Die Streitkräfte haben große gesellschaftliche, politische und wirtschaftliche Macht in Ägypten.
Ägypten lag 2022 auf Platz 36 von 154 Ländern im Globalen Militarisierungsindex (GMI).[9] Gemäß dem Ranking von Global Firepower besitzt das Land im Jahr 2024 die fünfzehnstärkste militärische Kapazität weltweit und die stärkste in ganz Afrika.[10]
(Quelle:[11])
Ab 1250 herrschten die Mamluken, ehemalige Militärsklaven, in Ägypten. 1260 eroberten die Mongolen das Gebiet des heutigen Syriens, konnten aber von den Mamluken unter Qutuz und Baibars in der Schlacht bei ʿAin Dschālūt geschlagen werden. Die Mamluken festigten ihre Herrschaft in Ägypten und Syrien, begannen mit der Vertreibung der fränkischen Kreuzfahrer (u. a. der Belagerung von Antiochia (1268)) und ließen Nubien unterwerfen. 1517 wurden die ägyptischen Mamluken von den Osmanen unterworfen, beherrschten Ägypten aber weiter bis zur Schlacht bei den Pyramiden 1798.

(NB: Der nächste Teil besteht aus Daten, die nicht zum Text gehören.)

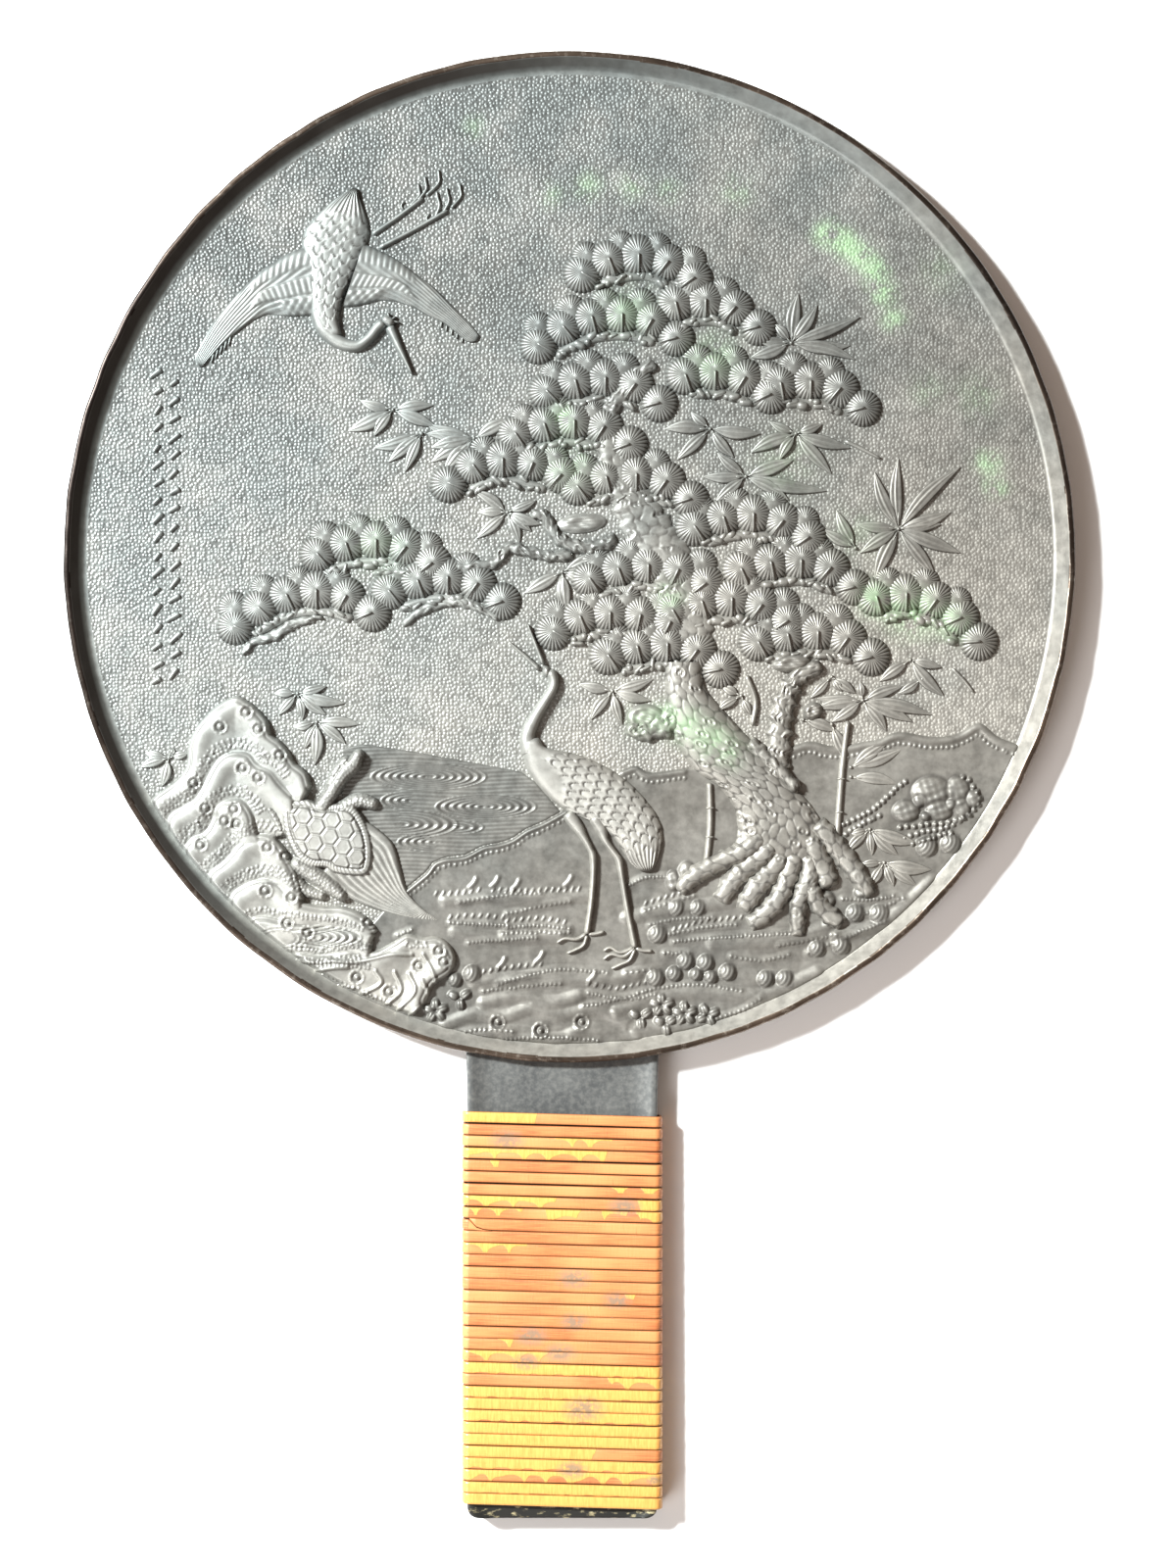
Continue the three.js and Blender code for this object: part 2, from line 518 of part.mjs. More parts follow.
function piece(name, geometry, material) {
  const mesh = new THREE.Mesh(geometry, material);
  mesh.name = name;
  return mesh;
}

const seam = bindingTop - upperTurns * strandWidth - bindingClearance;
const mirror = new THREE.Group();
mirror.add(piece('mirror_casting', toGeometry(casting()), bronze));
mirror.add(piece('upper_binding', binding(bindingTop, upperTurns), rattan));
mirror.add(piece('lower_binding', binding(seam, lowerTurns), rattan));

export default mirror;
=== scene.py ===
# An old cast bronze hand mirror, lying on its polished face, its handle bound in split rattan.
# Shapes are worked out in millimetres and set into meshes in metres.
import math
import bmesh
import bpy
import numpy as np
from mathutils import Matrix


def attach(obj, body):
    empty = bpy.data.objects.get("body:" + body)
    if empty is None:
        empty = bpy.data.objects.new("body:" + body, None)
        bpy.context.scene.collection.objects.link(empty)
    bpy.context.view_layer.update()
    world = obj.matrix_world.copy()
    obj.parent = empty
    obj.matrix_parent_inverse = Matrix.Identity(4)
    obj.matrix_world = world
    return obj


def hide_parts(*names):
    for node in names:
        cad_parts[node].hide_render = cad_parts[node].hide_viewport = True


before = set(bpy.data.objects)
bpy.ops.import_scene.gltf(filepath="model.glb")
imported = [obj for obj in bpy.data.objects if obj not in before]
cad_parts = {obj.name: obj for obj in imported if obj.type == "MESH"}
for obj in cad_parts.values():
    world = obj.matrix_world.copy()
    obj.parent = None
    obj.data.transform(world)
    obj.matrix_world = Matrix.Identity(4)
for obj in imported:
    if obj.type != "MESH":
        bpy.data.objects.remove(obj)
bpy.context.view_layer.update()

mm = 0.001
groundZ = 3.0      # the pitted ground of the back, above the polished face
landZ = 3.3        # the smooth shore and hills
sunk = 0.35        # how far a figure's edge runs into the casting
print("frame loaded")


# A smooth line: a Catmull-Rom cubic through the points, then count places evenly spaced by length.
# A third column, such as a width, is carried along.
def smoothLine(points, count):
    p = np.asarray(points, float)
    ends = np.vstack([2 * p[0] - p[1], p, 2 * p[-1] - p[-2]])
    t = np.linspace(0, len(p) - 1, 24 * len(p))
    i = np.minimum(t.astype(int), len(p) - 2)
    f = (t - i)[:, None]
    a, b, c, d = (ends[i + k] for k in range(4))
    fine = 0.5 * (2 * b + (c - a) * f + (2 * a - 5 * b + 4 * c - d) * f ** 2
                  + (3 * b - a - 3 * c + d) * f ** 3)
    length = np.concatenate([[0], np.cumsum(np.hypot(*np.diff(fine[:, :2], axis=0).T))])
    at = np.linspace(0, length[-1], count)
    return np.stack([np.interp(at, length, column) for column in fine.T], 1)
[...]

Unter der Herrschaft Muhammad Ali Paschas wurde die ägyptische Armee Anfang des 19. Jahrhunderts modernisiert. Mit der von Soliman Pascha neu gebildeten Armee wurden die Wahhabiten in Arabien geschlagen (1811–1818) und der Sudan erobert (1820–1823). Während der griechischen Revolution (1821–1829) war der osmanische Sultan gezwungen, die modernen Truppen des gehassten Vasallen Muhammad Ali zu Hilfe zu rufen. 1831 erfolgte die Invasion in Palästina und Syrien.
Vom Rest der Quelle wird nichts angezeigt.